__Set exercise__:
Gather, from the data below, each line in which the word "axes" occurs.

Items from a dataset:
########################################
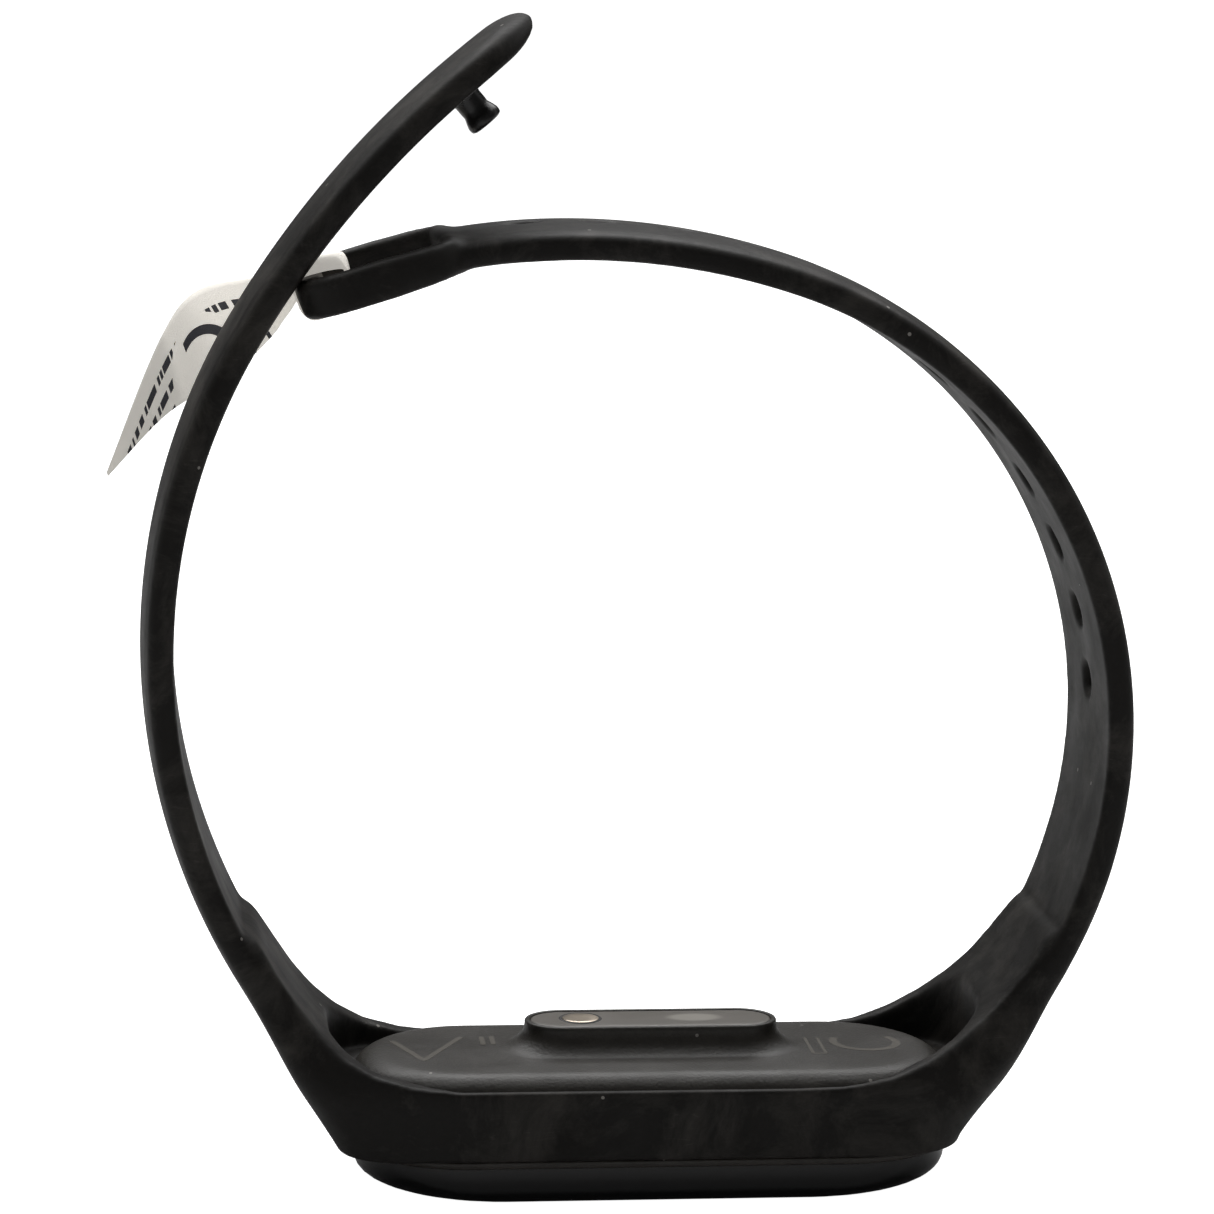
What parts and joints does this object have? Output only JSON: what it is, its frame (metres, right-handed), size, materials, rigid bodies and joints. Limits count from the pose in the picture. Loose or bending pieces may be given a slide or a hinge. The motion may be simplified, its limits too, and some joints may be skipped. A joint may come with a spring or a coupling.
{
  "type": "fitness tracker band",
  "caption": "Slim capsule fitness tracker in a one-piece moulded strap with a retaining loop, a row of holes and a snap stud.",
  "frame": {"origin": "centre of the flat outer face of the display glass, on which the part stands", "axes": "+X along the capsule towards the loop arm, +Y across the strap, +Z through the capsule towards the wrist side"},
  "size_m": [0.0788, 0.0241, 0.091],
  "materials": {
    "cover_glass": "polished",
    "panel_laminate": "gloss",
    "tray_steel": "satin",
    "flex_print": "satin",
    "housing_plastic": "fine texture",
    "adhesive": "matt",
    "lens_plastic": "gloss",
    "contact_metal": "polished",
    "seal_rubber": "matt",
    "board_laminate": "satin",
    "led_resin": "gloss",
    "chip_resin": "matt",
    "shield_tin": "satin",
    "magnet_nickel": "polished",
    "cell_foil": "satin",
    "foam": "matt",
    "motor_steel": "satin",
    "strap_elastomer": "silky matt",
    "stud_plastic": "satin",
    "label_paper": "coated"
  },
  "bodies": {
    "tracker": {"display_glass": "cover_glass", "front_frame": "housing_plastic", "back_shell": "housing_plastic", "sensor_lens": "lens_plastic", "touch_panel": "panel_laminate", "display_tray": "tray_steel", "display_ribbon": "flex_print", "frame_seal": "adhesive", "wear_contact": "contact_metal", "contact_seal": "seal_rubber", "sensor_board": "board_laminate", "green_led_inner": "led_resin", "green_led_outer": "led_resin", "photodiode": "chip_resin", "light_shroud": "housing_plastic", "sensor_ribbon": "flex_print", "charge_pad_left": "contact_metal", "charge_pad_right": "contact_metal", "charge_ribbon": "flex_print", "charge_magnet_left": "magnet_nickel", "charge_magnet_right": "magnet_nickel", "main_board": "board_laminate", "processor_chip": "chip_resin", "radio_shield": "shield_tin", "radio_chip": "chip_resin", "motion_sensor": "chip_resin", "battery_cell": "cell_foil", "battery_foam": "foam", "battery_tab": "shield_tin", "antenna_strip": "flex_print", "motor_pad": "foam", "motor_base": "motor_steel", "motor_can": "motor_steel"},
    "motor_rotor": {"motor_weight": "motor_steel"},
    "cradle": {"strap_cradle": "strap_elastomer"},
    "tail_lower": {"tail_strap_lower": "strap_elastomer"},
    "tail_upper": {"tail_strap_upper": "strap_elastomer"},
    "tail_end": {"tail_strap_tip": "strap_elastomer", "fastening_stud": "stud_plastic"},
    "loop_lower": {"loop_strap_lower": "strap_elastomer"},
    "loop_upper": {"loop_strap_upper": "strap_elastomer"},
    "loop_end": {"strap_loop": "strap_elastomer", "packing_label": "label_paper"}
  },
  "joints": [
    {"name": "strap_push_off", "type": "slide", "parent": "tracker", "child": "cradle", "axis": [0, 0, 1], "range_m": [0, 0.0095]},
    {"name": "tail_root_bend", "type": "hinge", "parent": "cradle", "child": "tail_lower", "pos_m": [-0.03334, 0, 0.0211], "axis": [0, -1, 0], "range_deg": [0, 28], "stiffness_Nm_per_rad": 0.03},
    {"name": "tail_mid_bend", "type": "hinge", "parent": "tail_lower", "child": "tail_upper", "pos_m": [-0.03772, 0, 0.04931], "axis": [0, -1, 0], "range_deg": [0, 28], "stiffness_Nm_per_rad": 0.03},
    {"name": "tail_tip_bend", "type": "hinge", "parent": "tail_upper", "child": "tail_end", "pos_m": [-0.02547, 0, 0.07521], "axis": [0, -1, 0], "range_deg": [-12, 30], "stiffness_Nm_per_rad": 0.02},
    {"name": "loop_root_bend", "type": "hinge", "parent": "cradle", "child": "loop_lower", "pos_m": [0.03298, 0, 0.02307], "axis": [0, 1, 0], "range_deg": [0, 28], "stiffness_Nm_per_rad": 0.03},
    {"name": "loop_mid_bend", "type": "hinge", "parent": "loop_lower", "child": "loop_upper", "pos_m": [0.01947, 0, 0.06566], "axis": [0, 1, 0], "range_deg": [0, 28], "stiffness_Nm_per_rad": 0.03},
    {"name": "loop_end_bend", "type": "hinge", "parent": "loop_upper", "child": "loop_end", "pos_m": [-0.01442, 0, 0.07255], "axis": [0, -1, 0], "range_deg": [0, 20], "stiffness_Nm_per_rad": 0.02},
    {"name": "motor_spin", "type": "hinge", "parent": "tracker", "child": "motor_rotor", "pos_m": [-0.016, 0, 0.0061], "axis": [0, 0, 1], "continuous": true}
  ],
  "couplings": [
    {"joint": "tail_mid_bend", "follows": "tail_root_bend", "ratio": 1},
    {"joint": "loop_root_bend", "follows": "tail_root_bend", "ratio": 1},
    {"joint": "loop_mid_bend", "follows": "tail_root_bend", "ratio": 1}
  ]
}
########################################
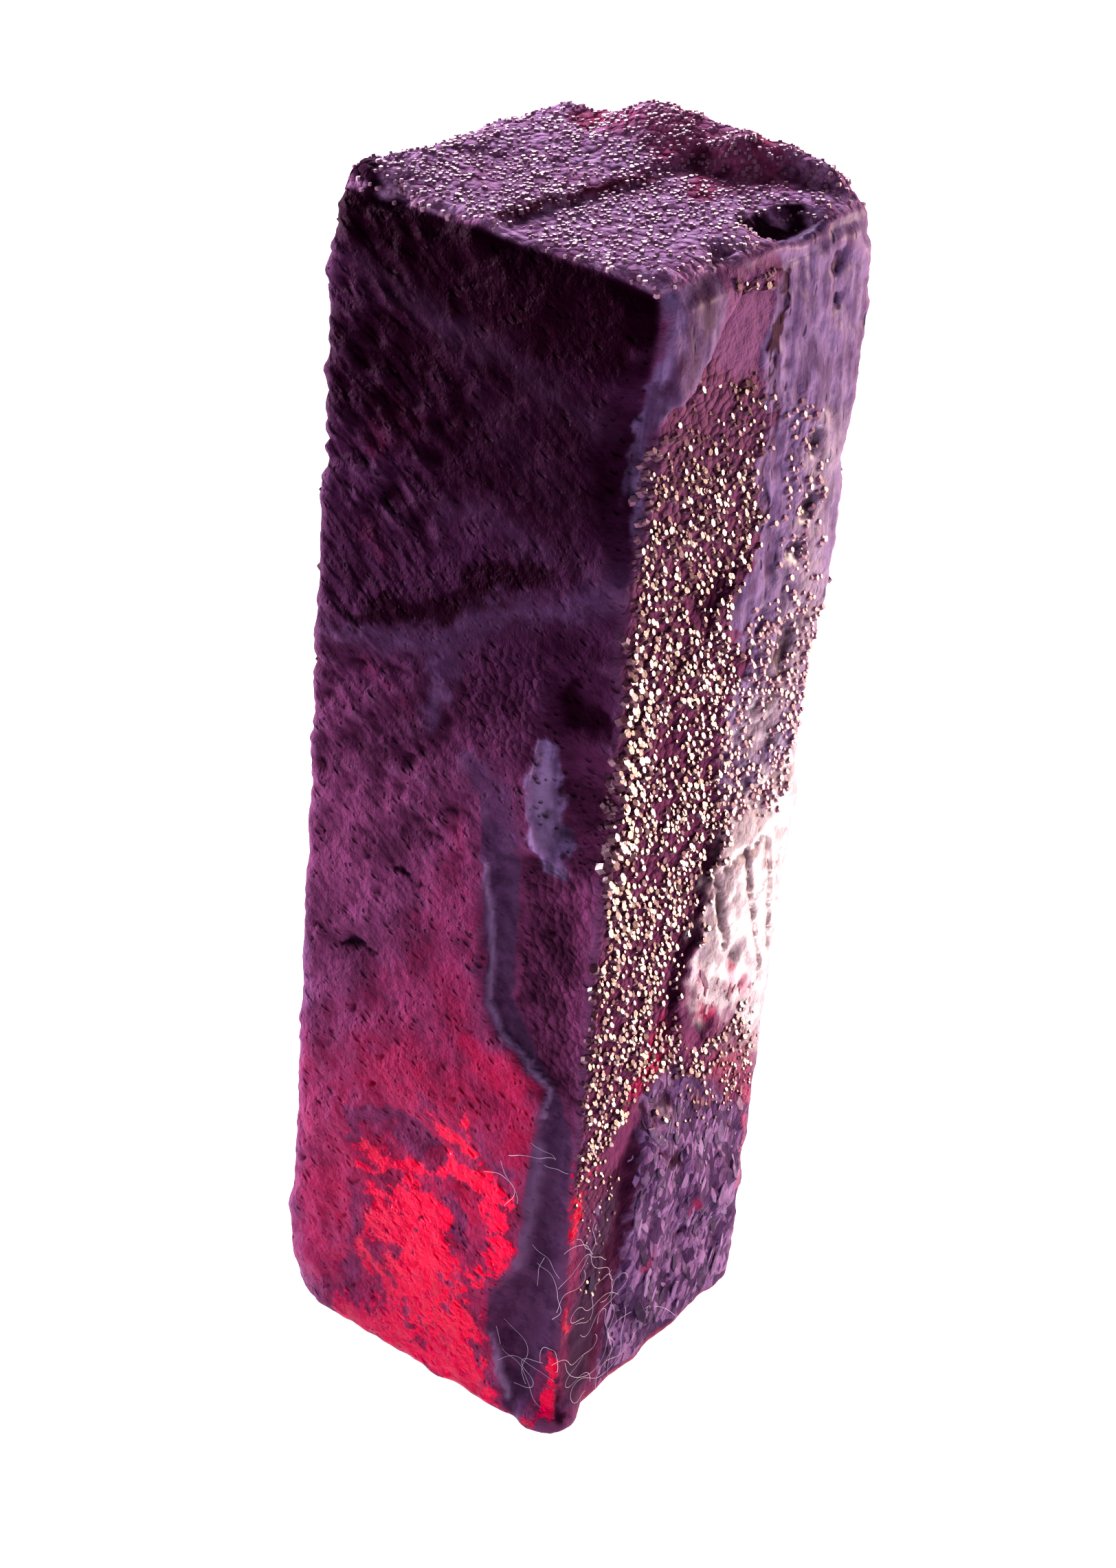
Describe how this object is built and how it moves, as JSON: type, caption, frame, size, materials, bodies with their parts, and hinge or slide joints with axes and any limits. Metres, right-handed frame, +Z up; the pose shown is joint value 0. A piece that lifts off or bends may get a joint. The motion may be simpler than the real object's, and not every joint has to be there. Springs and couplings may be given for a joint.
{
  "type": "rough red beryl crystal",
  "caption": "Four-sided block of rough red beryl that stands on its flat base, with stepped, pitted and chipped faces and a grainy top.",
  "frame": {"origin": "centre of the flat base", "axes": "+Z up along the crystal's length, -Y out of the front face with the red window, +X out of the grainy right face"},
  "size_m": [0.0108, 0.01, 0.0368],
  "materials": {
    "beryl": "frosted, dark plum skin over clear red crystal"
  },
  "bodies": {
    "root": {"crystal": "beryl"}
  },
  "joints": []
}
########################################
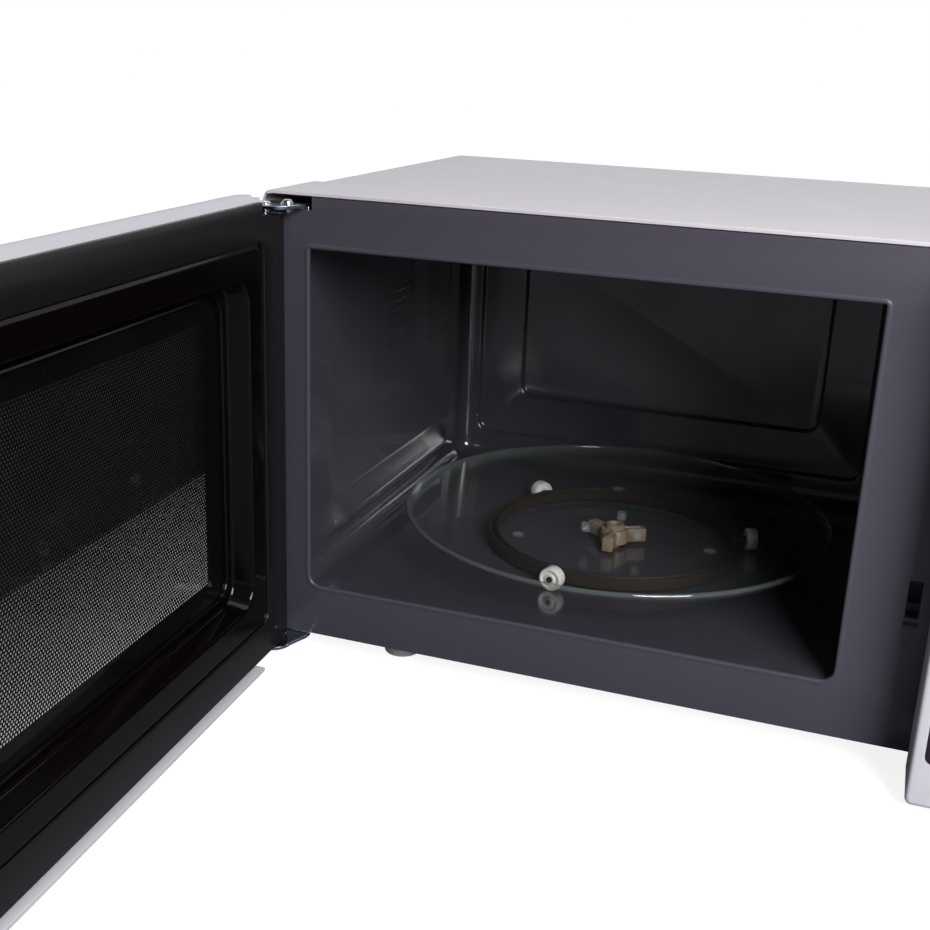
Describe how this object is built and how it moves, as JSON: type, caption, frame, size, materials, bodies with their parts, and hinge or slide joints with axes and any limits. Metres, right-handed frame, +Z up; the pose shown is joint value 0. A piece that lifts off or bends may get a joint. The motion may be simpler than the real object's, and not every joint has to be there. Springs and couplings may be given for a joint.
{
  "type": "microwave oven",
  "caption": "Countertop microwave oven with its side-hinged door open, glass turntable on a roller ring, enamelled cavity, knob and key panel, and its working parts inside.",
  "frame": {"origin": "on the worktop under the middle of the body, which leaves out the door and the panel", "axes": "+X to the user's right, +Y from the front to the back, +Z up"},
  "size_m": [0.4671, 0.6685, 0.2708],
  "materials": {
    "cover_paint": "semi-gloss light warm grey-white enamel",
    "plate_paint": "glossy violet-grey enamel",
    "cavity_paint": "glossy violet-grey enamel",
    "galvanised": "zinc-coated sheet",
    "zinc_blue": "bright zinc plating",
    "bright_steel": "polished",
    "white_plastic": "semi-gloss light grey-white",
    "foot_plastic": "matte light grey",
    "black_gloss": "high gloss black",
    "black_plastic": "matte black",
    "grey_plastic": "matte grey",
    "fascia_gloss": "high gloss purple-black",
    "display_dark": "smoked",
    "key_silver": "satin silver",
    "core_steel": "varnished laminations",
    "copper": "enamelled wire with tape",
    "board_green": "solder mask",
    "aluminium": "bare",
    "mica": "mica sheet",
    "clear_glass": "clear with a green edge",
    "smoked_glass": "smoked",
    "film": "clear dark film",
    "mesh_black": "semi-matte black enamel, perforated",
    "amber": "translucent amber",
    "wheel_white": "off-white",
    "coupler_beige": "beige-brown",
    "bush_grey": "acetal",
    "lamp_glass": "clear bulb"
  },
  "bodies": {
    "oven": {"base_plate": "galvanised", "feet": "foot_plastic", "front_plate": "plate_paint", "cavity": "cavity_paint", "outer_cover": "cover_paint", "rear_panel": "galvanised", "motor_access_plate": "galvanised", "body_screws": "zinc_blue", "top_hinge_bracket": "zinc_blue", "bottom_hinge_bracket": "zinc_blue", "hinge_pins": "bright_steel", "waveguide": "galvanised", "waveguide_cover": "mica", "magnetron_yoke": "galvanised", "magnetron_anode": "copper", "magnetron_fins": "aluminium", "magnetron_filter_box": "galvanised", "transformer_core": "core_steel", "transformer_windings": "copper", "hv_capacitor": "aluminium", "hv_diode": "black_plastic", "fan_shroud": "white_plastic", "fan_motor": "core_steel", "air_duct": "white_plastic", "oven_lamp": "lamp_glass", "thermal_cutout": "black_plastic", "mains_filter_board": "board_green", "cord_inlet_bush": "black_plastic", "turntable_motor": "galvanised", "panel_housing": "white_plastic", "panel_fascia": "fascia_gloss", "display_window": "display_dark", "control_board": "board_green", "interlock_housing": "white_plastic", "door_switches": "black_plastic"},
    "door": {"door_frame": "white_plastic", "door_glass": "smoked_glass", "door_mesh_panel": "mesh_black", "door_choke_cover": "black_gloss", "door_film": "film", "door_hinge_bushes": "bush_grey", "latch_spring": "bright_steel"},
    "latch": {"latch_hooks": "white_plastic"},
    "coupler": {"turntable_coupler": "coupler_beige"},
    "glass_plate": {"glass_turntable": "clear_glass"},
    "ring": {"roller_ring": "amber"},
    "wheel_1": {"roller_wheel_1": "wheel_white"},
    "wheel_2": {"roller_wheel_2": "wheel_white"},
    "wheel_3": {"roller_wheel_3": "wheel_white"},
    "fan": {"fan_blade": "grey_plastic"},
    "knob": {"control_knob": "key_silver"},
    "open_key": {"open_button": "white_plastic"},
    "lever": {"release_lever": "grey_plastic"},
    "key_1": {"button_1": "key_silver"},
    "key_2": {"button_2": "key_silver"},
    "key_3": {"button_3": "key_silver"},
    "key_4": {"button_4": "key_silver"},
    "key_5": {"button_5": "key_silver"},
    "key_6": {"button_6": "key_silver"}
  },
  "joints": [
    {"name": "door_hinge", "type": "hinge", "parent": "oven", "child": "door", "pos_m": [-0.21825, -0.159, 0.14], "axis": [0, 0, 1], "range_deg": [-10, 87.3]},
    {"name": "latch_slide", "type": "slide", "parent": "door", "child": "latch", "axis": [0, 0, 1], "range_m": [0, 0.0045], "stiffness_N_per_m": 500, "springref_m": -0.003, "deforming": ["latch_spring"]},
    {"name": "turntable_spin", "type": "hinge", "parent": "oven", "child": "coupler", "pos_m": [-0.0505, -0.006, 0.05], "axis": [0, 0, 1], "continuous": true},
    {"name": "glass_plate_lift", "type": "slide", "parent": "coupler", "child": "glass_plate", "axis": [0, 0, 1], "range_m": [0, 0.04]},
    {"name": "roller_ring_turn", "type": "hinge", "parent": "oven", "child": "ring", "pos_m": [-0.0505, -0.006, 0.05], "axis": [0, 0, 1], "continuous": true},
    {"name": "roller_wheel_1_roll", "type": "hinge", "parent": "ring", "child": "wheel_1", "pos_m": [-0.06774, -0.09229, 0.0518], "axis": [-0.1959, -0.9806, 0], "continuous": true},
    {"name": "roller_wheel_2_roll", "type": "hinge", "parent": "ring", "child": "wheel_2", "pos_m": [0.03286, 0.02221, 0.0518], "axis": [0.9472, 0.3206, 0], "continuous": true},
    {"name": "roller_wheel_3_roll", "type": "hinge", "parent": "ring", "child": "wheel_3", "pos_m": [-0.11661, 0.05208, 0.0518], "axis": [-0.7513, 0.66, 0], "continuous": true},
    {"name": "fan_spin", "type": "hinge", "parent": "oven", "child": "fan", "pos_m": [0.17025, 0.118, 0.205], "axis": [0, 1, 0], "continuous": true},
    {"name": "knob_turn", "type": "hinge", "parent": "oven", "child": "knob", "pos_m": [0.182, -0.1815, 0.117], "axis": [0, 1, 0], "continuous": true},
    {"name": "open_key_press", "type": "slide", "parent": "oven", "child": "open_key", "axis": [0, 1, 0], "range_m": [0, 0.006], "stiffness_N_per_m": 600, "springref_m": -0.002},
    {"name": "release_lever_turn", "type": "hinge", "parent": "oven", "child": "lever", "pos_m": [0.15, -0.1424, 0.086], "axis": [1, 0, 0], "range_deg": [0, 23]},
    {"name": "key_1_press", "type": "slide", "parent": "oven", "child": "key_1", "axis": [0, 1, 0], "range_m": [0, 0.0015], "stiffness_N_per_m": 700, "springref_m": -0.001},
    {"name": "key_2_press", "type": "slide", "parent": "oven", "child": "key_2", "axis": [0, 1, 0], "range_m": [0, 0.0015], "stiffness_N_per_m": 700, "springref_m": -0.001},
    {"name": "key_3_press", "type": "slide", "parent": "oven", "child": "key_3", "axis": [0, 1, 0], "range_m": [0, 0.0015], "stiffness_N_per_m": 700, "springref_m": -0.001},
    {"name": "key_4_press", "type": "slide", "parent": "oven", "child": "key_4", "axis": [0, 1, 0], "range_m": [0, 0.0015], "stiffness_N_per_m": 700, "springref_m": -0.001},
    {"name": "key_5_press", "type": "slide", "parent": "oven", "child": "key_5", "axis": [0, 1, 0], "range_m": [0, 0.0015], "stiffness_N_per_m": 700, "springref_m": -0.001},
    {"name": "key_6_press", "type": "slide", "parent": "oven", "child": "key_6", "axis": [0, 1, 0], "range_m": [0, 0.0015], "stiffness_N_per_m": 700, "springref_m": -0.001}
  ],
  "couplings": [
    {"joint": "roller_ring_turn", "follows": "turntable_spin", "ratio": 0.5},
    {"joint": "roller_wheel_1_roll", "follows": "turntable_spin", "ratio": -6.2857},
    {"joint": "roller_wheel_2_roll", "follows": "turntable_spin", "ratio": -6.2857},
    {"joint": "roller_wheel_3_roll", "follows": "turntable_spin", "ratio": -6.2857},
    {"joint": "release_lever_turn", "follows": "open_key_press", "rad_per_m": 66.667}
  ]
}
########################################
__Response to the exercise__:
  "frame": {"origin": "centre of the flat outer face of the display glass, on which the part stands", "axes": "+X along the capsule towards the loop arm, +Y across the strap, +Z through the capsule towards the wrist side"},
Describe how this object is built and how it moves, as JSON: type, caption, frame, size, materials, bodies with their parts, and hinge or slide joints with axes and any limits. Metres, right-handed frame, +Z up; the pose shown is joint value 0. A piece that lifts off or bends may get a joint. The motion may be simpler than the real object's, and not every joint has to be there. Springs and couplings may be given for a joint.
  "frame": {"origin": "centre of the flat base", "axes": "+Z up along the crystal's length, -Y out of the front face with the red window, +X out of the grainy right face"},
Describe how this object is built and how it moves, as JSON: type, caption, frame, size, materials, bodies with their parts, and hinge or slide joints with axes and any limits. Metres, right-handed frame, +Z up; the pose shown is joint value 0. A piece that lifts off or bends may get a joint. The motion may be simpler than the real object's, and not every joint has to be there. Springs and couplings may be given for a joint.
  "frame": {"origin": "on the worktop under the middle of the body, which leaves out the door and the panel", "axes": "+X to the user's right, +Y from the front to the back, +Z up"},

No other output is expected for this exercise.